# BBC Proms



## Marco01

Anyone planning to go to the BBC proms here in London in the summer? They have the schedule up and I would definitely like to see a few performances. No doubt it's oging to be fairly pricey though ...

In fact, here is what is going to be on:

http://www.bbc.co.uk/proms/2009/whatson/atoz_composer.shtml

Unfortunately, nothing by Ives, and no Rite of Spring!


----------



## Air

Thank you very much for the link! As usual, a lot of English composers, but the program looks great and I'm looking forward to Argerich and Dutoit playing both the Ravel and Prokofiev's 1st yet once again!!!

I noticed that they still have not shunned that horrid Bolero.


----------



## R-F

Hmmm, if found this:

http://www.bbc.co.uk/proms/2009/whatson/1308.shtml#prom38

It said on the link that it's only a two piano version of The Rite, but on this page it suggests the orchestral version. That looks like a concert I'd love to go and see, as well as some others, but money is always an issue. Also the fact that I live in Scotland an I am only 16!


----------



## Marco01

Hmm, you're right. Thanks for pointing that out.

If it IS the orchestral version then I will absolutely want to attend!

I'll see if I can verify which it is. Not overly interested in the piano version.


----------



## Marco01

R-F said:


> That looks like a concert I'd love to go and see, as well as some others, but money is always an issue. Also the fact that I live in Scotland an I am only 16!
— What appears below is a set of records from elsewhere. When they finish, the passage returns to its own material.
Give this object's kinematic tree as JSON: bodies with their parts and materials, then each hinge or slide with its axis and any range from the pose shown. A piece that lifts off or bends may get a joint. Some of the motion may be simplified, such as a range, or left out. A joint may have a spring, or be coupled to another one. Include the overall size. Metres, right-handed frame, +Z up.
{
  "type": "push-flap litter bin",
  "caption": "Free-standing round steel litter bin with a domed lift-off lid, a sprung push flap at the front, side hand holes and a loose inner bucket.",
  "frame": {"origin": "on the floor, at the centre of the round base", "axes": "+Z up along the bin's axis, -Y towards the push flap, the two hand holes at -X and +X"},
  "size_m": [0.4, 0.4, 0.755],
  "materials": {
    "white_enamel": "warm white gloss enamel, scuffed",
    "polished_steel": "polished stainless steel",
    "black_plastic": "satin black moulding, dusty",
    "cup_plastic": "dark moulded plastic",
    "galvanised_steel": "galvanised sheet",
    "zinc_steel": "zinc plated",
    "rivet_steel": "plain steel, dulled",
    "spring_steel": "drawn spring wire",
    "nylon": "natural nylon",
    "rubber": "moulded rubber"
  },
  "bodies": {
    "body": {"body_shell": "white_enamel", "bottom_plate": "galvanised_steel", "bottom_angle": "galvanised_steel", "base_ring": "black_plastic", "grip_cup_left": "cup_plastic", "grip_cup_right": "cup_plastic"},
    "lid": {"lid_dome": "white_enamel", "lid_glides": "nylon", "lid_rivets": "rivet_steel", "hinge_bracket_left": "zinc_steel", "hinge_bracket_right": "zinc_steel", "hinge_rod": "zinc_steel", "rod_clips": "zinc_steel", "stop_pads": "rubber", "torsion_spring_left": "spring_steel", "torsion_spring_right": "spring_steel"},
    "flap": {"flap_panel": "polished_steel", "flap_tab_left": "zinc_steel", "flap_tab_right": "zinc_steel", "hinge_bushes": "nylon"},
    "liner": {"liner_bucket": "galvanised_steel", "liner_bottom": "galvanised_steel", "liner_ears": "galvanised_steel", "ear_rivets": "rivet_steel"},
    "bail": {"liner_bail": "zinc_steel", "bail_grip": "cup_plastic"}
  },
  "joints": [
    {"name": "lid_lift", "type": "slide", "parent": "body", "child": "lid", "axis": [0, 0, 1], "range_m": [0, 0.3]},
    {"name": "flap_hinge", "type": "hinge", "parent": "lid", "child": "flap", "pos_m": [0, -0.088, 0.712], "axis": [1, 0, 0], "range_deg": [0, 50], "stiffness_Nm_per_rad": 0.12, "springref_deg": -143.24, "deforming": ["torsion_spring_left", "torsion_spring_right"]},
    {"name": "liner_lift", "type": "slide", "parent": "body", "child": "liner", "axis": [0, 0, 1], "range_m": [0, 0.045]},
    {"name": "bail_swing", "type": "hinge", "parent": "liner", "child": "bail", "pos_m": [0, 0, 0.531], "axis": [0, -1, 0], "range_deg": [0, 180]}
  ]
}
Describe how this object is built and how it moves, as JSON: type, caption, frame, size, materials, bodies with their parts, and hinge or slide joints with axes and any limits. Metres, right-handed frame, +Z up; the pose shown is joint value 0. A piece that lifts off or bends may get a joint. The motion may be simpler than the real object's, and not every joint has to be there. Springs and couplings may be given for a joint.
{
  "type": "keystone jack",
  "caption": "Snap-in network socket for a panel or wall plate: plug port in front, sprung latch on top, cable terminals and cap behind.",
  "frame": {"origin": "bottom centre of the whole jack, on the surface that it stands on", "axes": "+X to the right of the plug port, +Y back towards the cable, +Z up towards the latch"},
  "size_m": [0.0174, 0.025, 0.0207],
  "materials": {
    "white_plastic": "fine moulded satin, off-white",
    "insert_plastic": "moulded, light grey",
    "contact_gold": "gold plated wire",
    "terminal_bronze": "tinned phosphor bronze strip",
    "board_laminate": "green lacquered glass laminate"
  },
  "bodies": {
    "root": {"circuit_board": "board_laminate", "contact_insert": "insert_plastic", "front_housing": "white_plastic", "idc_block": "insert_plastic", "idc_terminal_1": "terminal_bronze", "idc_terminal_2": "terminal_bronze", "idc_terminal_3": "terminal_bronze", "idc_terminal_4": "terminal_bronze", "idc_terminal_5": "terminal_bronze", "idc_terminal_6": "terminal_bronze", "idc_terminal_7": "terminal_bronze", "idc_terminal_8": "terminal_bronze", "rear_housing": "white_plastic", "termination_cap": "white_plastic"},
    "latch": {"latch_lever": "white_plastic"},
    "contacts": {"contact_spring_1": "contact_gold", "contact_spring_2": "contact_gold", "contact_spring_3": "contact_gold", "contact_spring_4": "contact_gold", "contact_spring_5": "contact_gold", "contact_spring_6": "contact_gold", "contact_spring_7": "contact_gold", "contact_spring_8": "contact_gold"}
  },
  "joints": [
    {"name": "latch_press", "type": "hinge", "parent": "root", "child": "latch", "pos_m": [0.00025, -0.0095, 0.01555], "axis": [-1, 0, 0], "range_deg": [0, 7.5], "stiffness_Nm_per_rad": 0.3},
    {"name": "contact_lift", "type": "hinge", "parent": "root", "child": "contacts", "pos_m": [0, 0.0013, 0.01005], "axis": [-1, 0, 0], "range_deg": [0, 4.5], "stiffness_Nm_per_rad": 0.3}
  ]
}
Ah well, most of them are televised (I'm sure the BBC will broadcast them in Scotland) and this year they may even have performances on iPlayer ... I hope.


----------



## R-F

It would probably be the concert I would go to if I could see any of the proms concert. The Rite of Spring is one of the pieces I've always wanted to see live, and I know what you mean about the piano version- it seems to lose some of the 'brutality' without Stravinsky's brilliant orchestration. 
I see another item in that concert is La Valse. I do have a little soft spot for Ravel too!


----------